Dalam kasus ini, Pasal 188 UU RI Nomor 1 Tahun 2015 tentang penetapan peraturan pemerintah pengganti UU Nomor 1 Tahun 2014 tentang Pemilihan Gubernur, Pemilihan Bupati dan Pemilihan Wali Kota menjadi UU Jo Pasal 71 (1) UU RI Nomor 10 Tahun 2016 tentang perubahan kedua atas UU RI Nomor 1 Tahun 2015 tentang penetapan peraturan pemerintah pengganti UU Nomor 1 Tahun 2014 tentang Pemilihan Gubernur, Pemilihan Bupati dan Pemilihan Wali Kota menjadi UU Jo Pasal 64 (1) digunakan sebagai dasar dakwaan.
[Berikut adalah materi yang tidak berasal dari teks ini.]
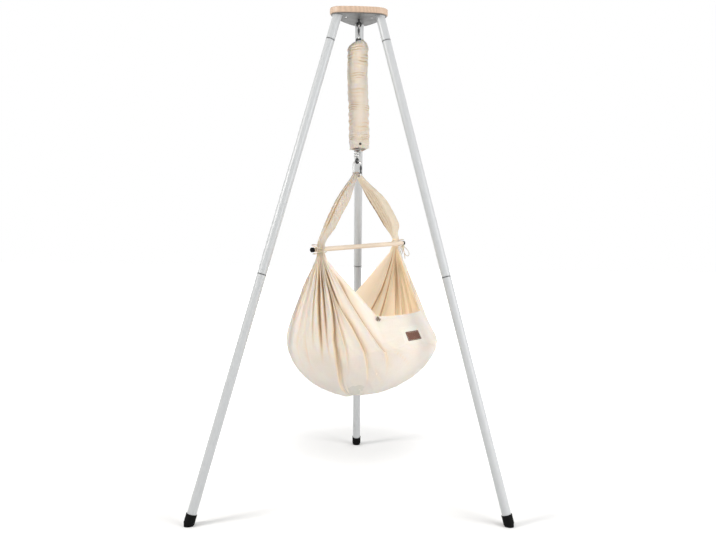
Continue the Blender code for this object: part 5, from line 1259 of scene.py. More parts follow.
def cloth_lines(fans, corner, hem):
    """Where each line of the cloth meets the belly, and where it starts on the rim.

    Round each end the lines fan out of an oval neck. Between the ends the rim runs straight down a
    corner, level along the side and up the other corner. Gives the belly angles, the rim's points and
    which lines are in a fan. fans gives the counts of lines in the far and the near fan.
    """
    angles, rims, in_fan = [], [], []
    first, last = FAN_HALF_ANGLE + HEM_CORNER, 180 - FAN_HALF_ANGLE - HEM_CORNER
    down = np.linspace(0, 1, corner + 1)[1:, None]
    back = down[::-1]
    level = np.linspace(first, last, hem)
    for base, fan in ((0.0, fans[0]), (180.0, fans[1])):
        spread = FAN_HALF_ANGLE * np.linspace(-1, 1, fan)
        rim = rim_at(np.radians(base + spread))
        other = rim_at(np.radians(base + 180 - FAN_HALF_ANGLE))
        side = hem_points(np.radians(base + level))
        turns = [spread, FAN_HALF_ANGLE + HEM_CORNER * down[:, 0], level[1:-1]]
        turns += [180 - FAN_HALF_ANGLE - HEM_CORNER * back[:, 0]]
        angles.append(base + np.concatenate(turns))
        rims += [rim, rim[-1] + (side[0] - rim[-1]) * down, side[1:-1], other + (side[-1] - other) * back]
        in_fan.append(np.arange(len(angles[-1])) < fan)
    return np.radians(np.concatenate(angles)), np.concatenate(rims), np.concatenate(in_fan)


def fold_relief(angle, down):
    """Depth of the long folds, and how far each point lies in a fold's gutter, which sets painted shade.

    Each fold is a ridge along its own line: it rises over its width on one side and drops in a sixth of
    that on the other, with a shallow trough after it. The gutter, painted shade, is a narrow bell curve at
    the foot of the drop, with a wide faint one beside it.
    """
    degrees = belly_degrees(angle)
    total = gutter = np.zeros(np.broadcast_shapes(np.shape(angle), np.shape(down)))
    for rows, places, width, depth, drop in FOLDS:
        x = (degrees - np.interp(down, rows, places)) / width * -drop
        ridge = np.where(x >= 0, np.clip(1 - x, 0, 1) ** 2, 1 - smooth(-x, 0.0, 0.17))
        trough = -0.30 * np.exp(-(((x + 0.30) / 0.15) ** 2))
        first, last = rows[0], rows[-1]
        length = last - first
        fade = smooth(down, first - 0.05, first + min(0.22, length * 0.4))
        fade = fade * (1 - smooth(down, last - length * 0.5, last + 0.03))
        total = total + depth * (ridge + trough) * fade
        # Painted shade along each fold's gutter, with a wide faint halo of it.
        side, narrow = (0.17, 0.15) if depth > 0 else (-0.25, 0.26)
        strength = min(1.0, abs(depth) / 0.010) * np.sqrt(fade)
        line = np.exp(-(((x + side) / narrow) ** 2))
        halo = 0.25 * np.exp(-(((x + side + 0.25) / 0.38) ** 2))
        gutter = np.maximum(gutter, strength * np.maximum(line, halo))
    return total, gutter


def gather_relief(angle, down, fan):
    """Fine pleats that leave the gathers: uneven sharp ridges round the fan, deepest a quarter of the way
    down, and how far each point lies between two of them, which sets painted shade there."""
    drift = 0.06 * np.sin(down * 5 + angle * 4)
    wave = angle * 27 + 1.5 * np.sin(angle * 7) + 0.9 * np.sin(angle * 3 + 1) + drift * 4
    share = np.abs(np.sin(wave)) ** 0.75
    finer = np.abs(np.sin(wave * 1.73 + 0.9 + drift * 9)) ** 0.9
    uneven = 0.55 + 0.45 * np.sin(angle * 11 + 2.0) * np.sin(angle * 5 - 0.6)
    deep = (0.0020 + 0.0044 * smooth(down, 0.0, 0.14)) * (1 - smooth(down, 0.18, 0.85)) * uneven
    fine = 0.0020 * (1 - smooth(down, 0.05, 0.50))
    fade = fan * (1 - smooth(down, 0.7, 1.05))
    relief = (deep * (1 - 1.7 * share) + fine * (1 - 1.6 * finer)) * fade
    # Painted shade between the pleats.
    between = 0.5 * smooth(finer, 0.6, 1.0) * (1 - smooth(down, 0.1, 0.4))
    between = np.clip(smooth(share * uneven, 0.45, 0.95) + between, 0, 1)
    between = between * fade * (1 - smooth(down, 0.25, 0.85))
    return relief, between


def loose_relief(angle, down):
    """Slow swells of the loose cloth on the belly, and faint creases across them."""
    belly = smooth(down, 0.35, 0.9) * (1 - smooth(down, 1.6, 1.95))
    swell = np.sin(angle * 5 + 2.0 * np.sin(down * 2.3)) + 0.6 * np.sin(angle * 9 - down * 4 + 1)
    crease = (1 - np.abs(np.sin(angle * 11 + down * 9 + np.sin(down * 5)))) ** 4
    second = (1 - np.abs(np.sin(angle * 7 - down * 12 + 2 + np.sin(angle * 4)))) ** 5
    return belly * (0.0028 * swell + 0.0016 * crease + 0.0014 * second)


def cloth_points(lines, down, lift=0.0):
    """Rows of the hammock's cloth, lifted outwards.

    Gives the points, the outward directions and how deep each point lies in a fold, from 0 to 1, which sets
    painted shade in the cloth's material.

    Above the belly a line is a cubic from the rim to the belly that ends upright, below it the bowl's.
    Folds, pleats and swells move it along the outward direction, and so does a slack part that sinks in
    at one corner. The hem's two thicknesses stand out by a millimetre beside the rim.
    """
    angle, rim, in_fan = lines
    down = np.asarray(down, float)[:, None]
    belly = belly_points(angle)
    t = np.clip(down, 0, 1)[..., None]
    reach = belly - rim
    length = np.linalg.norm(reach, axis=1)
    end_slope = -UP * length[:, None] * BELLY_ROUNDING
    upper = (2 * t**3 - 3 * t**2 + 1) * rim + (t**3 - 2 * t**2 + t) * reach
    upper = upper + (3 * t**2 - 2 * t**3) * belly + (t**3 - t**2) * end_slope
    lower, out = bowl(angle, down)
    points = np.where((down > 1)[..., None], lower, upper)
    degrees = belly_degrees(angle)
    fan = smooth(np.abs(np.cos(angle)), 0.55, 0.68)
    corner, slack_depth = FAR_CORNER
    slack = slack_depth * np.exp(-(((degrees - corner) / 15.0) ** 2))
    slack = slack * smooth(down, 0.0, 0.55) * (1 - smooth(down, 0.6, 1.0))
    folds, gutter = fold_relief(angle, down)
    pleats, between = gather_relief(angle, down, fan)
    relief = bpy.context.scene.cradle_cloth.fold_depth * folds + pleats + loose_relief(angle, down)
    amount = relief - slack + lift + seam_relief(degrees, down)
    amount = amount + np.sign(lift + 0.0003) * hem_relief(angle, np.clip(down, 0, 1) * length, in_fan)
    return points + amount[..., None] * out, out, np.clip(gutter + 0.75 * between, 0, 1)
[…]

Pasal ini mengatur tentang tindakan pejabat negara, pejabat pemerintah, aparatur sipil negara, TNI/Polri, Kepala Desa/Lurah atau sebutan lainnya yang membuat keputusan atau tindakan yang menguntungkan atau merugikan salah satu pasangan calon. Ancaman hukumannya adalah maksimal 6 bulan penjara.
Dalam kasus ini, Kades Edo Yudha Astira diduga melakukan tindakan yang merugikan salah satu pasangan calon dalam Pilkada. Namun, karena ancaman hukumannya tidak lebih dari 6 bulan, maka berdasarkan KUHAP, penahanan tidak dapat dilakukan.
Penting untuk dicatat bahwa Pasal 188 KUHAP yang disebutkan terkait dengan penilaian kekuatan pembuktian dari suatu petunjuk dan bukan Pasal 188 UU Pilkada yang disebutkan dalam kasus ini.
Meskipun demikian, bahwa Pasal 188 memiliki peran penting dalam proses hukum di Indonesia, baik dalam konteks pelanggaran netralitas dalam Pilkada maupun dalam penilaian kekuatan pembuktian.